We must also tailor our message to match the knowledge and awareness of God that people already have or don’t have. This might mean going back to the beginning, so a full picture of God, our Creator, is presented.
- What would have been particularly appealing to Paul’s audience, as they heard these attributes of the true God, or unknown god, as they knew Him?
Thursday: Crossing a Line
Only after proclaiming that his God was a loving, giving God did Paul announce a warning that He was also a fair and just God, and that those who oppose His kingdom would suffer for it in the end. Paul’s message further explained that the Son of God had lived and died, and was resurrected, providing us with the same opportunity of a future resurrection and eternal life, if we would only choose to believe and follow Him.

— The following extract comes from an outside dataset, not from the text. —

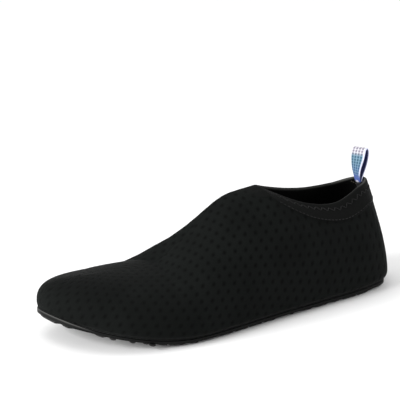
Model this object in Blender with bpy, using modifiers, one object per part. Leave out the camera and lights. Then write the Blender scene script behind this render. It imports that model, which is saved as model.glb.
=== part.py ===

They were finally admonished to repent from their evil ways and prepare for the great Judgment Day that was coming. Some of his listeners mocked what he said about a resurrection, but there were also some who wanted to know more. There were several, such as Dionysius, and a woman named Damaris, who became believers in Athens.
We would do well to study Paul’s methods of evangelism (becoming familiar with the people, finding points of common interest, complimenting them appropriately and sincerely, and finally delivering the total picture of God, as he was given opportunity).
- Why did Paul feel compelled at that time to preach about the need to repent and to warn them about the Judgment–not very popular topics for any audience?
- Why is it necessary to understand that the number of baptisms or conversions is not necessarily evidence of our evangelistic success?
Friday: Our Weekly Mission Challenge
In prayer, ask for God’s specific guidance in knowing how best to witness to someone you know.
Explore social media as a possible “Areopagus” for you to represent the gospel–with Paul’s clarity and discretion–to unbelievers.
For discussion: What are some of the various ways you might be able to witness to someone in your circles of influence? What areas of common ground would allow a profitable discussion of your beliefs? Why must we be careful in how we portray ourselves on social media?